Strategy 3: Compete on trust, not marketing volume
When you can't outspend competitors, focus on building trust faster and more effectively than they do. With health and wellness in particular, trust matters quite a bit. Customers want to know that other people like them have had good experiences with your brand.
Lead with proof
According to our survey data, 72% of health and wellness marketers find case studies with specific results to be the most helpful content when evaluating new solutions. Your customers likely think the same way. They want to see real outcomes from real people.
Use customer testimonials, before-and-after results, and third-party reviews to show social proof. Highlight specific metrics when you can, such as satisfaction scores or measurable health outcomes. Show how your service has worked for others.
Transparency also works as a trust signal. Be clear about your processes, pricing, and what customers can expect. The more straightforward you are, the less friction customers feel when deciding.
Strategy 4: Build defensible advantages through owned channels
Paid advertising naturally gets more expensive as competition increases. But owned channels like email lists and SMS subscribers give you direct access to customers without paying for every single interaction.
Owned channels become more valuable over time, not less. Building owned channels requires upfront effort, but it pays off by reducing your dependence on paid media. You get more control over customer relationships.
Keep in mind that every customer you acquire through paid channels should ideally become part of an owned channel. You just have to implement some bridges between ads and your checkout flow to:
Capture email addresses
Build SMS lists
Encourage social media follows
Strategy 5: Leverage influencers and affiliate relationships
Influencers and affiliates give you access to audiences you can’t reach on your own (at least not without big spend). And they come with built-in trust and credibility that takes years to build through traditional marketing.
Build trust through influencers
The key to working effectively with influencers is finding ones whose audiences align with your target customers, values that reinforce your brand, and credibility extends to your category. A dermatologist reviewing a skincare brand, a mental health advocate talking about a telehealth platform, or a dentist recommending an oral care product carries more weight than a generic wellness influencer sharing the same content.
These partnerships help newer or smaller brands compete on trust and resonance rather than budget.
Reach wider audiences through affiliate programs
Affiliate programs can act as an extension of your marketing team. Research from Partnerize found that 51% of online consumers say affiliate endorsements led them to buy sooner than they would have otherwise.

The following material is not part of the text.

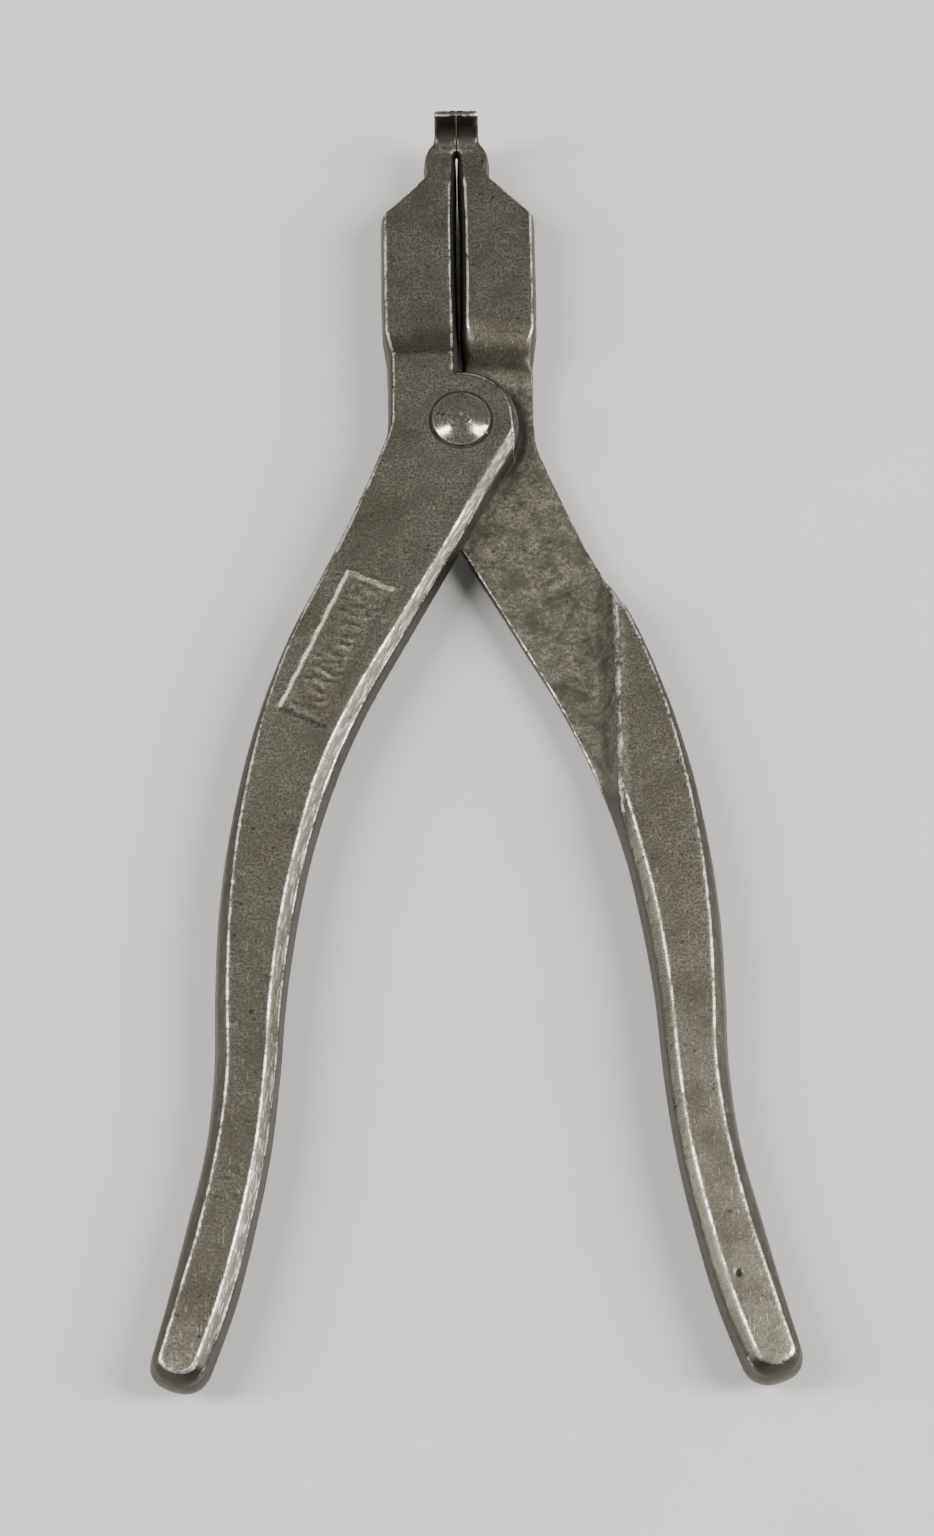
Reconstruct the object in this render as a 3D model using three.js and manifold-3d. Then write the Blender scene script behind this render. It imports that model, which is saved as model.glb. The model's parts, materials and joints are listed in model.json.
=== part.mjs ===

Instead of incentivizing existing customers to refer friends, you can partner with influencers or other affiliate outlets to introduce your brand to their audiences.
For brands struggling to stand out in crowded markets, affiliates offer a way to reach customers through channels you don't control but can still benefit from.
Summary
The health and wellness market is more competitive than ever in 2026, but that doesn't mean you need the biggest budget to hit your marketing KPIs. Understanding what you're up against can help you make smarter, more strategic choices.
The most effective approach combines multiple tactics:
Creating seamless customer experiences
Using incentives strategically instead of relying on discounts
Building trust through social proof and transparency
Investing in owned channels that compound over time
Leveraging influencers and affiliates to extend your reach
None of these strategies require you to match competitors dollar-for-dollar. They require you to be more intentional about where you focus your efforts so you can thrive in a competitive market and find advantages that aren’t easily copied.